Our Summerlands Chuffer did not have a slot cut in the top, so you will now have to experiment with the resultant chuff pipe down the Atlantic chimney and by reattaching one of the nuts to the tee to give your
self an idea of the position of the new chuff pipe in the chimney. This has to be off set with the chimney such that the cut out in the chuff is not muffled by the chimney wall. It is a good idea to mark the top of the chuff such that the chuff opening can be ascertained when looking down the chimney from the top. When the position of the pipe is to your satisfaction, reattach the second half of the Tee. Check that this has not moved the chuff pipe position so that the opening is not muffled by the chimney wall. Tighten up the nuts on both tee's, making sure that the "O" ring are still in position. The live steam joints should be tightened up more than the exhaust joints and then the four cap screws that hold the cylinders to the frames.
Finally refit the buffer to the front beam.
You can now steam up you loco and listen to the results."
Roundhouse Atlantic - part 2
Neil Simpson in Canada has added the following which makes it sound a little less daunting:
"Thursday night I fitted the chuffer to the Atlantic with ease, and may have discovered the ‘trick’ that Peter Rohde and Dave Mees referred to in paragraph 5 of their notes. I needed no pliers, the fit is perfect and the sound is excellent. I am running in the Atlantic on static bearings, so am able to put drag on the drivers as the engine is running and the increase in sound and note as it slows down is incredible.

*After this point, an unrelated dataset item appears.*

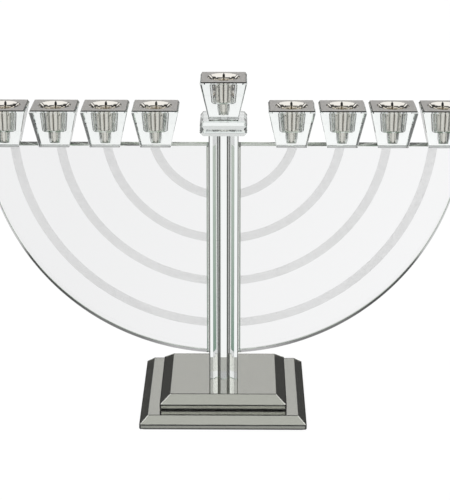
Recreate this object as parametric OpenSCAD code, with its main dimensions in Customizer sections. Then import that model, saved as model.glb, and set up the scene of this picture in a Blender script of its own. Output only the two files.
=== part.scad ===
// Nine-branch candle lamp in clear crystal: a two-tier bevelled mirror base, a fluted square pillar with a
// crystal collar, two glass half panels glued to the pillar's sides, and nine crystal cups with metal inserts.
// Millimetres, +Z up. The origin is at the middle of the base's underside, and the front faces -Y.

/* [Base] */
// Side of the lower mirror plate
lower_side = 125; // [115:1:140]
// Thickness of the lower mirror plate's glass
lower_glass_t = 9; // [7:0.5:10]
// Width of the lower plate's bevel, seen from above
lower_bevel_w = 6.0; // [4:0.5:8]
// Drop of the lower plate's bevel
lower_bevel_drop = 5.3; // [3:0.1:6]
// Side of the upper mirror plate
upper_side = 95.6; // [80:0.2:100]
// Thickness of the upper mirror plate's glass
upper_glass_t = 10; // [8:0.5:12]
// Width of the upper plate's bevel, seen from above
upper_bevel_w = 7.6; // [4:0.2:8]
// Drop of the upper plate's bevel
upper_bevel_drop = 5.8; // [3:0.1:7]
// Thickness of the silvering, paint and adhesive film under each plate
backing_t = 0.3; // [0.2:0.1:0.6]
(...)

I followed the Peter Rohde and David Mees instructions carefully up to paragraph 4 being sure not to undo the cap screws more than necessary which requires a 2mm allen key. It seemed obvious the tee fitting was not going to come out very easily. I removed the two red screws either side of the front buffer – they hold a retainer which keeps the chassis rails in place. With the chassis rails free it was not hard to ease them apart by hand to release the tee fitting. It is best to release the right side first as the exhaust line sits right of the live steam line. The tee fitting slips off the other side and out it comes.

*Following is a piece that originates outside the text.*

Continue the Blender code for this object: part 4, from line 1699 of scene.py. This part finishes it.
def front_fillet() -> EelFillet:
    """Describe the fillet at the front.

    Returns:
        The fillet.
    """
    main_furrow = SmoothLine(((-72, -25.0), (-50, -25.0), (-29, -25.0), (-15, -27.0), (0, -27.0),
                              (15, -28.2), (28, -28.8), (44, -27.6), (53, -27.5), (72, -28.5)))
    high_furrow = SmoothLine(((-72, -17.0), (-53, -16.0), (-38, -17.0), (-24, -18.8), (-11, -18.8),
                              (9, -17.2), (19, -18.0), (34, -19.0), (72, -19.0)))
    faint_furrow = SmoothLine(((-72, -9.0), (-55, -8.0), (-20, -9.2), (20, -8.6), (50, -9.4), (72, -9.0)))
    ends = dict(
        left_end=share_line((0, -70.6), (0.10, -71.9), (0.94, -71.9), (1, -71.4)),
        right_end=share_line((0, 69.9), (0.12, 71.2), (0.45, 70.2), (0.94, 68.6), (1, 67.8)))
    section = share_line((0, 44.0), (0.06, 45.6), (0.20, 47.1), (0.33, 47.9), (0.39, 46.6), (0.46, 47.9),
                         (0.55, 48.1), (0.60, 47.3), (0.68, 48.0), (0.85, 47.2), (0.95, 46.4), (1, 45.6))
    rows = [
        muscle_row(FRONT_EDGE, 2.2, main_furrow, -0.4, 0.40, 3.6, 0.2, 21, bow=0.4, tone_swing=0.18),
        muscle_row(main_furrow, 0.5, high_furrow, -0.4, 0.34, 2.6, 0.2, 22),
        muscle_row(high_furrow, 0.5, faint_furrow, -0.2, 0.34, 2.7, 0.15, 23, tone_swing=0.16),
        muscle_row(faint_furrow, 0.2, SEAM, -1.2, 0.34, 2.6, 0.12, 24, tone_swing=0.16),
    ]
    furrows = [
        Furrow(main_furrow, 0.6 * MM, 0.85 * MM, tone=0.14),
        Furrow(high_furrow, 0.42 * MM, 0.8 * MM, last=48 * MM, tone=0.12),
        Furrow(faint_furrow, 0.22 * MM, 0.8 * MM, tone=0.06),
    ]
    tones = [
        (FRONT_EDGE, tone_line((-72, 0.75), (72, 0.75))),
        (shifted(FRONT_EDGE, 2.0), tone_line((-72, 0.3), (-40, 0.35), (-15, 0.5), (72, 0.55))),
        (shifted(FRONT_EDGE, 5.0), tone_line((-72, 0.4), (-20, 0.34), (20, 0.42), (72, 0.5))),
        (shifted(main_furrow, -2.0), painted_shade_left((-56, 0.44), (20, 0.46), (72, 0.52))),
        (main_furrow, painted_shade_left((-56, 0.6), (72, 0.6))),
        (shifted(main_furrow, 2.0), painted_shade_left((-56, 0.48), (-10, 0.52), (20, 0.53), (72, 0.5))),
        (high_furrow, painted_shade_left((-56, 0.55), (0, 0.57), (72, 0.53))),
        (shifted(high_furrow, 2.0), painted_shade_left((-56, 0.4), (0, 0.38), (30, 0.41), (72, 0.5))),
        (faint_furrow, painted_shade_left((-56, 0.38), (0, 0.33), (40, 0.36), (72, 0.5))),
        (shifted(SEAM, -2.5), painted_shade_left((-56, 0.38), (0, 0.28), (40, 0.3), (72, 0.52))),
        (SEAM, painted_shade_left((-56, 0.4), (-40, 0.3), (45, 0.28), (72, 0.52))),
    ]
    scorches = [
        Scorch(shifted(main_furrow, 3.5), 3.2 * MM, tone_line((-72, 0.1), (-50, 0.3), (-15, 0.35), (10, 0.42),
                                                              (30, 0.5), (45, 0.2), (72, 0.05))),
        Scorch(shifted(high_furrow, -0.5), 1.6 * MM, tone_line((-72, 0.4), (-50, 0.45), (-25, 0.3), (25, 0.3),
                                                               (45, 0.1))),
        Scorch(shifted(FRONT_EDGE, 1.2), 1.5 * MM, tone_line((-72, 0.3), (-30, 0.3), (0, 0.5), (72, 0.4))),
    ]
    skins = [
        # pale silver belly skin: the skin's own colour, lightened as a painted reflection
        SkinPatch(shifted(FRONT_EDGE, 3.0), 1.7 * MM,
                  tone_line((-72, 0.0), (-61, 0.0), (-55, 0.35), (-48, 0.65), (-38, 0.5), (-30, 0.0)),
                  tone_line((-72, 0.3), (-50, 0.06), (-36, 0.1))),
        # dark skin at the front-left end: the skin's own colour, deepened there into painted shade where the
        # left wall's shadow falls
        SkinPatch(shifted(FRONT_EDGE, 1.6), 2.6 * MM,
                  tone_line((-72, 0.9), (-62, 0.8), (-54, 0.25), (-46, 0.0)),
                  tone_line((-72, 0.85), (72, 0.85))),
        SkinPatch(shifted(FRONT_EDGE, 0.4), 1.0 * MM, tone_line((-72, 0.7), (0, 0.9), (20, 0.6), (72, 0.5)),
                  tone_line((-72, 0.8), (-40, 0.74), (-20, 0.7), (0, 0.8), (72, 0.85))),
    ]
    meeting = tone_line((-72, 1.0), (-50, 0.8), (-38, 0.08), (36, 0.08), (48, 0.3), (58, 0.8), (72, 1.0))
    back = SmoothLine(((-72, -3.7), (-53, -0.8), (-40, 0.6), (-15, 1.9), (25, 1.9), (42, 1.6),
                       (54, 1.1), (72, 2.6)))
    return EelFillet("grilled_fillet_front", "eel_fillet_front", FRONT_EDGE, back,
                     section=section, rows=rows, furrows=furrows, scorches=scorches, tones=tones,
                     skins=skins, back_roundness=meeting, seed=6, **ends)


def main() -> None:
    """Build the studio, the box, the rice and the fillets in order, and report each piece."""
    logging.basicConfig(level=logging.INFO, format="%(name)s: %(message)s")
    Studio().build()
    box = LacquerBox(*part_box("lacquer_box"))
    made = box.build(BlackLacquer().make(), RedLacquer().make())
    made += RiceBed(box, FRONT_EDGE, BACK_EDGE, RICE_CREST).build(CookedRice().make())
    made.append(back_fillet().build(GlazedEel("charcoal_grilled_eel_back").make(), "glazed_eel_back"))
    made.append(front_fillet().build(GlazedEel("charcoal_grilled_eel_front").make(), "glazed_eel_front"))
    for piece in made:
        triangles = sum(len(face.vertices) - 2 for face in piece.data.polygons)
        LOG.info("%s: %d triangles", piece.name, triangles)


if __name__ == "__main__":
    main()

The next bit requires the most amount of thought. There is a lot of bending in the Roundhouse exhaust as it has to negotiate it’s way around the live steam line and up the chimney. The only part that was straight was the top 43 mm. My original pipe measured 19mm from the top of the chimney. I cut 32.5 mm from the top of that pipe leaving only 10 mm of straight pipe to play with, trying to maintain the original curves. I then cut 13 mm off the brass tube on the bottom of the SCGP1 chuffer, cleaning up both cut ends well. It is important to note the original orientation of the tee pipe and it’s copper tube as it will only go in one way. When re-fitting, there is no side to side movement once the tee nuts are started, but there is front to back movement possible. Therefore, orient the chuffer at 90 deg. to the tee fitting with the opening (and slot) facing the front of the engine, and carefully tap it onto the copper pipe.
Since the new pipe with chuffer is fatter than the original, start it in place from the bottom and turn the engine over to ease it up the chimney with a long thin flat-head screwdriver. Once in place insert the left copper pipe into the tee fitting first, then the right, easing the chassis rails apart again. Start and loose fit the nuts on the tees, replace the two red screws either side of the front buffer, then tighten the cap screws to the cylinders, then tighten the nuts on both the tee fittings (in that order). Before the last step, I made a doughnut of pipe cleaner with a 10mm tail and slid it down the chuffer to hold it dead centre as it was tightened. Refit the buffer and remove the pipe cleaner and you are good to go. The chuffer can be tweaked into position as it is following the original curve of the pipe and the copper is fairly soft. My final position was 4mm from the top of the chimney and a little flat black paint made it blend in nicely.
Steam up and listen to the wonderful sound!”